Law student Ollie had $288.75 taken from his flat’s bond money after an exit inspection undertaken after the tenancy ended, when all flat members had left the city for the summer break. His flat had some mould on four ceilings, a couple of rusty oven trays, and had not been properly cleaned under the fridge. Eight and a quarter hours of cleaning at $35 per hour was deducted from their bond, a sum Ollie did not believe was fair.

“The problem was that you can clean it up to what you think is a reasonable standard, but they won’t give you another chance to make the standard if they don’t think it’s good enough.

“They just came in, used the professional cleaners to clean it up, and then dropped this big bill on us. We didn’t dispute it because we didn’t have any photos from when we moved in.”

Despite the tenancy ending in early February, their flat was not repaid their bond money until late April. The property-management company in question also did not respond to a request for comment.

Another Victoria student’s flat had nearly $300 of their bond taken for cleaning costs to professionally clean the carpets. She accompanied the property agent on the exit inspection, and disputed the agent’s assessment of the property’s cleanliness.

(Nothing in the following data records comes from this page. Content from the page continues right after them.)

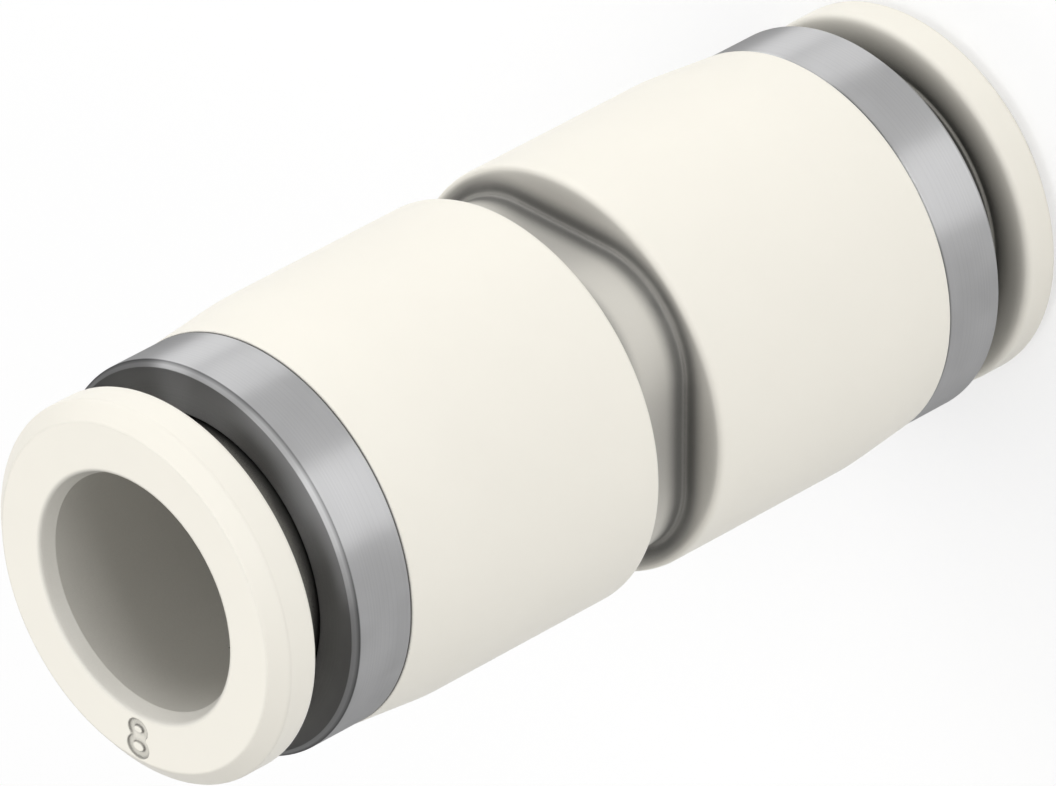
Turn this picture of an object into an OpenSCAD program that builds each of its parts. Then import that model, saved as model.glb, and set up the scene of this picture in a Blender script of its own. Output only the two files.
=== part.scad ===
// Straight push-in fitting for joining two plastic tubes of the same size.
// It stands on its rear release ring: the axis is Z and the floor is at z = 0.
// Every length along the axis is built from the middle plane outwards, so both
// ends come from the same profiles.

/* [Tube and overall] */

// outside diameter of the tube that is pushed in
tube_d = 8.0; // [6:0.1:10]
// piece to draw

/* [Body] */

// largest diameter of the moulded body
body_d = 14.2; // [13:0.1:18]
// length of the moulded body between its two end faces
body_len = 24.6; // [22:0.1:32]
// length of the straight middle of the body, up to where it starts to taper
straight_len = 19.0; // [14:0.1:20]
// drop of the radius over each taper
taper_drop = 0.27; // [0.05:0.01:0.5]
// diametral clearance of the tube sockets over the tube
socket_clearance = 0.1; // [0.05:0.01:0.2]
// length of the close tube socket beyond the seal
socket_len = 4.6; // [3:0.1:6]
// thickness of the wall between the two tube stops
web_t = 2.0; // [1:0.1:3]
// diameter of the flow bore through that wall
flow_d = 6.0; // [4:0.1:7]
// width of the lead-in cone at the mouth of each socket
lead_in = 0.4; // [0.1:0.05:0.6]

/* [Waist groove] */

// width of the groove between its two walls
groove_w = 2.72; // [1.5:0.02:3.5]
// depth of the groove at the flats of its rounded square floor
waist_depth = 1.65; // [0.8:0.05:2]
// corner radius of that rounded square
waist_corner_r = 3.46; // [2:0.02:4.5]
// radius in the corner between floor and wall
waist_fillet_r = 0.22; // [0.05:0.01:0.4]
// rounding of the groove's outer edges
groove_edge_r = 0.2; // [0.05:0.01:0.4]

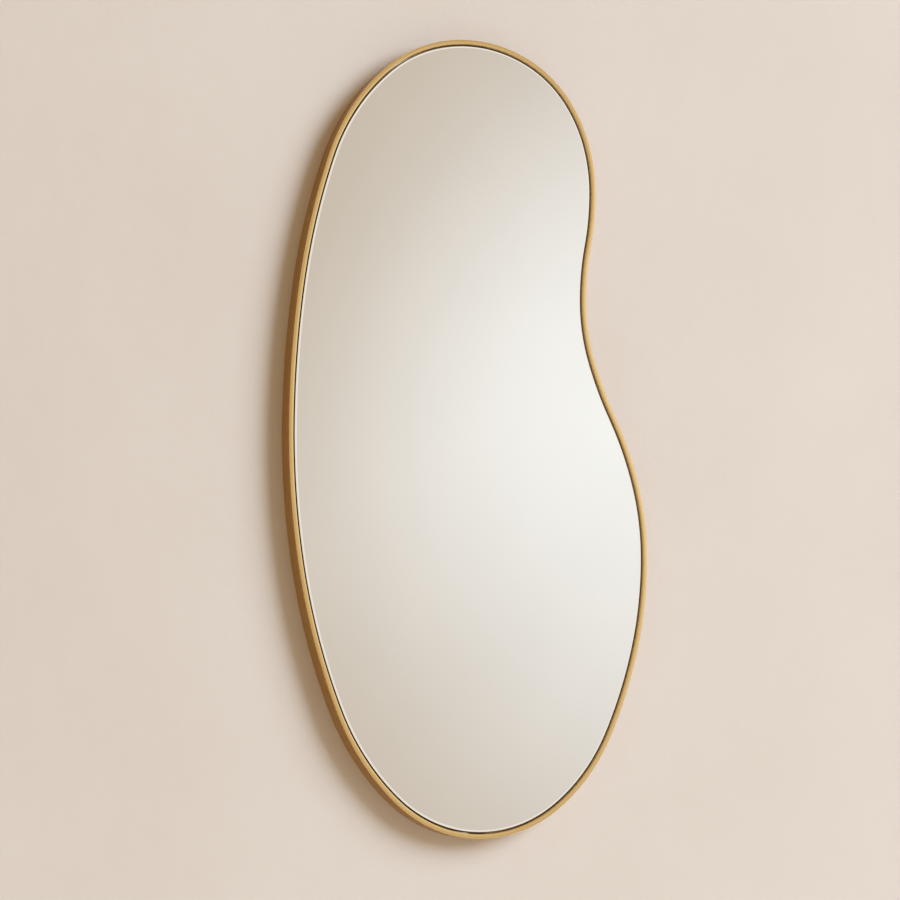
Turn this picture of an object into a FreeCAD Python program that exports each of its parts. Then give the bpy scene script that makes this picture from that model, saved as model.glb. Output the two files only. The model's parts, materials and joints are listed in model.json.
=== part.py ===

“I had cleaned the house myself, we scrubbed the walls. It was in good condition,” flat member Harriette told Salient.

Sue Yiannoutsos, owner of Full House Management—the company managing Harriette’s property—said she was adamant her company ran its operations by the book, providing tenants the opportunity to clean themselves.

“If we don’t have a [new] tenant moving in [the next day], we will give [old tenants] 24 hours and a list of things we want them to do.

“I can categorically say that we don’t [take money from people’s bond without asking]. You can’t get commercial cleaning done unless they agree to it, and we cannot do it until they agree to it. And if they don’t sign off to the cleaning, we go to Tenancy Services.”

A Tenancy Tribunal ruling can allow a property-management company to take money from bond without tenants’ signatures. However, only one signature is needed, and Yiannoutsos blamed miscommunications among flatmates for misunderstandings with bond money.

“You can’t take [money] out of the bond unless the tenant signs it and says that we can. Say [one flatmate] signs the form, that’s not a problem for us, that’s a problem for the other flatmates.”

VUWSA President Rory McCourt said flatting could be a “terrifying experience”.

“While most landlords are good and fair to students, there are some real bastards out there. The power imbalance means students are often pressured into not claiming the conditions they’re entitled to,” McCourt said.

Nicki McLeod from the Wellington Citizens Advice Bureau recommends new tenants photograph everything when they arrive, as property-management companies can be “cagey” about cleaning costs.

“It’s a bit subjective, but if the tenants think ‘no, no, no, that’s completely unfair’, they would have the right to take it to the Tenancy Tribunal.

“If it’s not in the contract, it’s pretty rough. But students do have the right to get a quote for that cleaning [if they feel costs are unreasonably high],” McLeod told Salient.

Students who feel they have been unfairly treated by landlords can make an application to the Tenancy Tribunal online at dbh.govt.nz. The Citizens Advice Bureau can answer questions about renting and provide advice, and can be contacted on 0800 367 222.